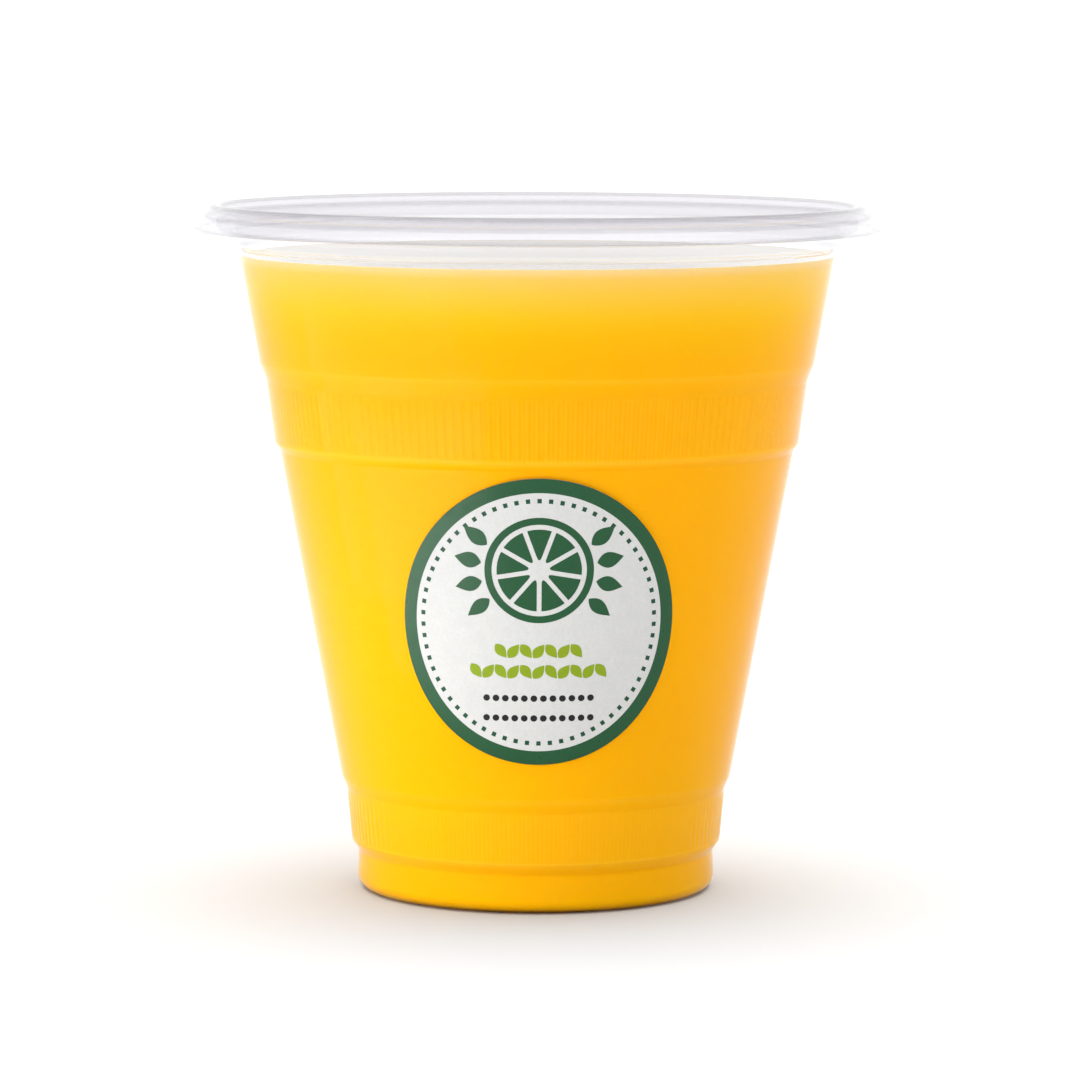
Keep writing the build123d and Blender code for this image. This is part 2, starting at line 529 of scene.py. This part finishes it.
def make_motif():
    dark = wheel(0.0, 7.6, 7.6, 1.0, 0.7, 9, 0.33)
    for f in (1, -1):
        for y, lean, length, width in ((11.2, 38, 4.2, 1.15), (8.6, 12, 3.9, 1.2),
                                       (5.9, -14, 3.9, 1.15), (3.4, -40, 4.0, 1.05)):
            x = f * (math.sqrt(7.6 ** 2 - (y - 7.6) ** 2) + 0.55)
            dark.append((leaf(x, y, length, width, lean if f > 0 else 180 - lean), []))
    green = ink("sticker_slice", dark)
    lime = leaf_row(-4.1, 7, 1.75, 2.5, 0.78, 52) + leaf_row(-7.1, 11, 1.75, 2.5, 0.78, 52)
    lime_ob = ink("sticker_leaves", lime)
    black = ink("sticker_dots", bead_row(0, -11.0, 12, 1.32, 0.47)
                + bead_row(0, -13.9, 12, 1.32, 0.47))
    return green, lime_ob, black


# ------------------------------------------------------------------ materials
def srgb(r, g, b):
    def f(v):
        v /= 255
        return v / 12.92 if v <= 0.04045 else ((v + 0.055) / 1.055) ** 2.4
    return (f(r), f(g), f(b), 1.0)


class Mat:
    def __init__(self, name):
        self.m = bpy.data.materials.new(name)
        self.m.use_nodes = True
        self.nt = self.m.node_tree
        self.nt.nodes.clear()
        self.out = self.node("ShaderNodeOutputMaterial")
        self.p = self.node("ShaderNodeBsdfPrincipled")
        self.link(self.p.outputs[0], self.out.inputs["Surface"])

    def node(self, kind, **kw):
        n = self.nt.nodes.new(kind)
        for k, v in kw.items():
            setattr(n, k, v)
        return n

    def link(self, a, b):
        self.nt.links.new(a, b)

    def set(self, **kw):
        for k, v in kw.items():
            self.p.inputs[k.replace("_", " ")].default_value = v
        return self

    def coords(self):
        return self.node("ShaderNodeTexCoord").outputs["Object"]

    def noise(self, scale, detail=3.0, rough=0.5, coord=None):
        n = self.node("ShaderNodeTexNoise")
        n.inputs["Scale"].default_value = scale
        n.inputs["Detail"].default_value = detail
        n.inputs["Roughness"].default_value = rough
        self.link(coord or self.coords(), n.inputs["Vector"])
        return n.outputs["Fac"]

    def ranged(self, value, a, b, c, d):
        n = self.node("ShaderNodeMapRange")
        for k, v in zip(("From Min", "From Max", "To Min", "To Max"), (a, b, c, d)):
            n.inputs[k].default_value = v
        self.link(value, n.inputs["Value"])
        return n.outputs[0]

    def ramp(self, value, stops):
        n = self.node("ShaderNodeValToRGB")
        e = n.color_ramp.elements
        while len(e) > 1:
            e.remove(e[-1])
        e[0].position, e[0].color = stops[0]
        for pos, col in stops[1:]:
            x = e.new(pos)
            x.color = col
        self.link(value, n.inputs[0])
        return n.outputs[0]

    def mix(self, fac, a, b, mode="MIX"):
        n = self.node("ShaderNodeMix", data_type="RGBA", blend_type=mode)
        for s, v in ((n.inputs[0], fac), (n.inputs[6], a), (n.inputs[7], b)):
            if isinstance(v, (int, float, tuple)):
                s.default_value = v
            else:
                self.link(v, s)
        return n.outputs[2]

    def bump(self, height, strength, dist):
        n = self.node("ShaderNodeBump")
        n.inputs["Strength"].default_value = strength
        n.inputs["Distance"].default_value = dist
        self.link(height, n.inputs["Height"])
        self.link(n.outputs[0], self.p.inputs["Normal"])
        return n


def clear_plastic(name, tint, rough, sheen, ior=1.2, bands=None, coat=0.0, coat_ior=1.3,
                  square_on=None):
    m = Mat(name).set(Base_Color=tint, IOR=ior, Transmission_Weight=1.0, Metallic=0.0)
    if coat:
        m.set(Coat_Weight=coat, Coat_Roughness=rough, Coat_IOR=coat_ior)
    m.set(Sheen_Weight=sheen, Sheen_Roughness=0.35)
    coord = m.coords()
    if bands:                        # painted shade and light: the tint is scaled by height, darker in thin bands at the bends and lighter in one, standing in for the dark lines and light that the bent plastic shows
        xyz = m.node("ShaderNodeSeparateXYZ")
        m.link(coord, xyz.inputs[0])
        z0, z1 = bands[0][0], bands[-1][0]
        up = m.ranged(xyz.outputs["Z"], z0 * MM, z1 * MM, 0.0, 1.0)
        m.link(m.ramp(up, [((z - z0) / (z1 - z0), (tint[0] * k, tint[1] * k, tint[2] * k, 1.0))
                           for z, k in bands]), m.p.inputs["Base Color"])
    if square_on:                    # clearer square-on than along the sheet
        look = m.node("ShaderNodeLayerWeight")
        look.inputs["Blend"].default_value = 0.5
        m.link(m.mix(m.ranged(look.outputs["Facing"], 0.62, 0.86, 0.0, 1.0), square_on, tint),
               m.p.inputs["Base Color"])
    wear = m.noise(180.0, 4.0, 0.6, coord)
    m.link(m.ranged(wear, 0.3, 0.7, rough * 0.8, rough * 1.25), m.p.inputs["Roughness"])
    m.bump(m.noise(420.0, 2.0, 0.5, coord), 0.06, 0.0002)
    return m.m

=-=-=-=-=

## Brief
Looking at the material above, please copy exactly every line from its first line through the line containing "self.nt.links.new(a, b)", with both ends included and nothing else.

## Full output
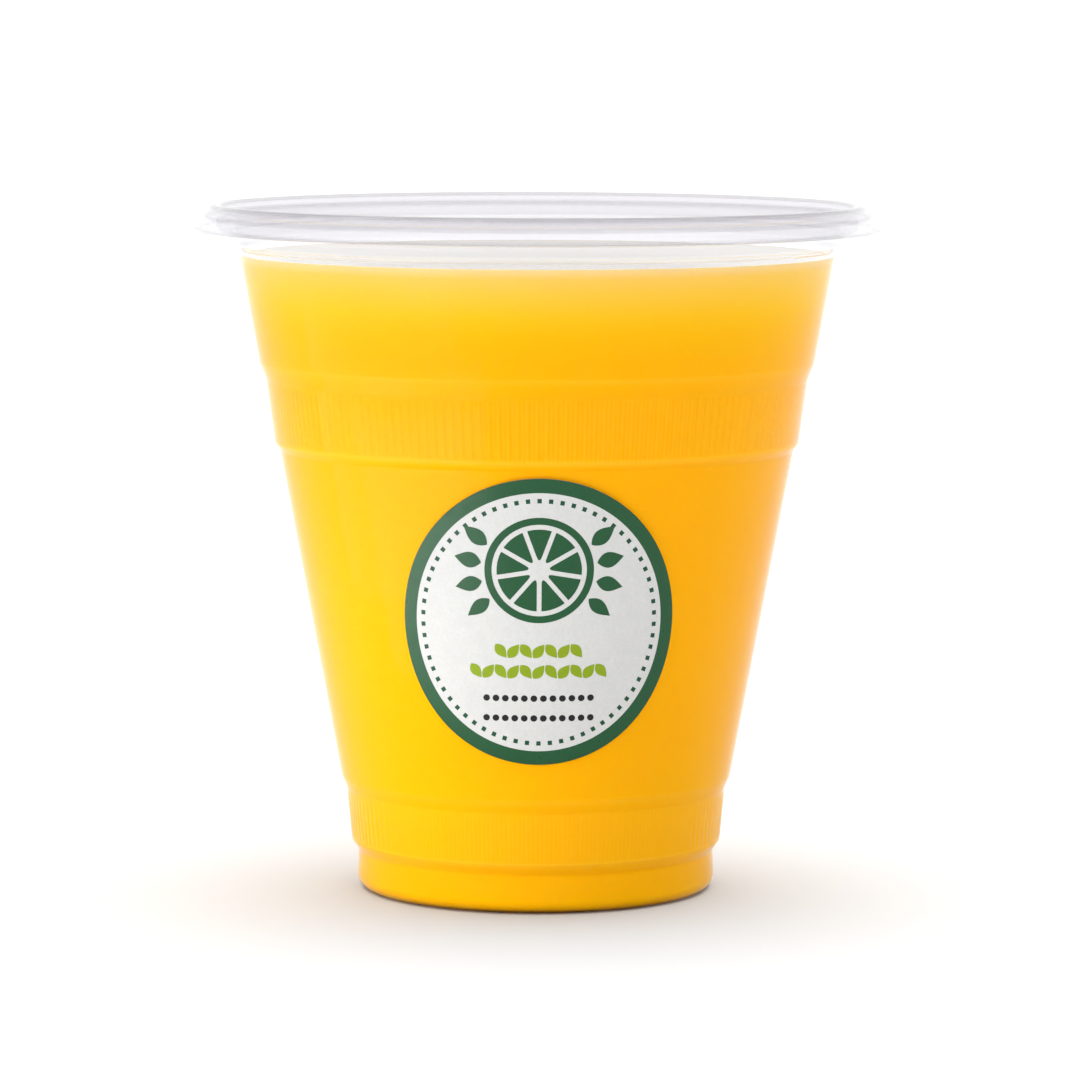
Keep writing the build123d and Blender code for this image. This is part 2, starting at line 529 of scene.py. This part finishes it.
def make_motif():
    dark = wheel(0.0, 7.6, 7.6, 1.0, 0.7, 9, 0.33)
    for f in (1, -1):
        for y, lean, length, width in ((11.2, 38, 4.2, 1.15), (8.6, 12, 3.9, 1.2),
                                       (5.9, -14, 3.9, 1.15), (3.4, -40, 4.0, 1.05)):
            x = f * (math.sqrt(7.6 ** 2 - (y - 7.6) ** 2) + 0.55)
            dark.append((leaf(x, y, length, width, lean if f > 0 else 180 - lean), []))
    green = ink("sticker_slice", dark)
    lime = leaf_row(-4.1, 7, 1.75, 2.5, 0.78, 52) + leaf_row(-7.1, 11, 1.75, 2.5, 0.78, 52)
    lime_ob = ink("sticker_leaves", lime)
    black = ink("sticker_dots", bead_row(0, -11.0, 12, 1.32, 0.47)
                + bead_row(0, -13.9, 12, 1.32, 0.47))
    return green, lime_ob, black


# ------------------------------------------------------------------ materials
def srgb(r, g, b):
    def f(v):
        v /= 255
        return v / 12.92 if v <= 0.04045 else ((v + 0.055) / 1.055) ** 2.4
    return (f(r), f(g), f(b), 1.0)


class Mat:
    def __init__(self, name):
        self.m = bpy.data.materials.new(name)
        self.m.use_nodes = True
        self.nt = self.m.node_tree
        self.nt.nodes.clear()
        self.out = self.node("ShaderNodeOutputMaterial")
        self.p = self.node("ShaderNodeBsdfPrincipled")
        self.link(self.p.outputs[0], self.out.inputs["Surface"])

    def node(self, kind, **kw):
        n = self.nt.nodes.new(kind)
        for k, v in kw.items():
            setattr(n, k, v)
        return n

    def link(self, a, b):
        self.nt.links.new(a, b)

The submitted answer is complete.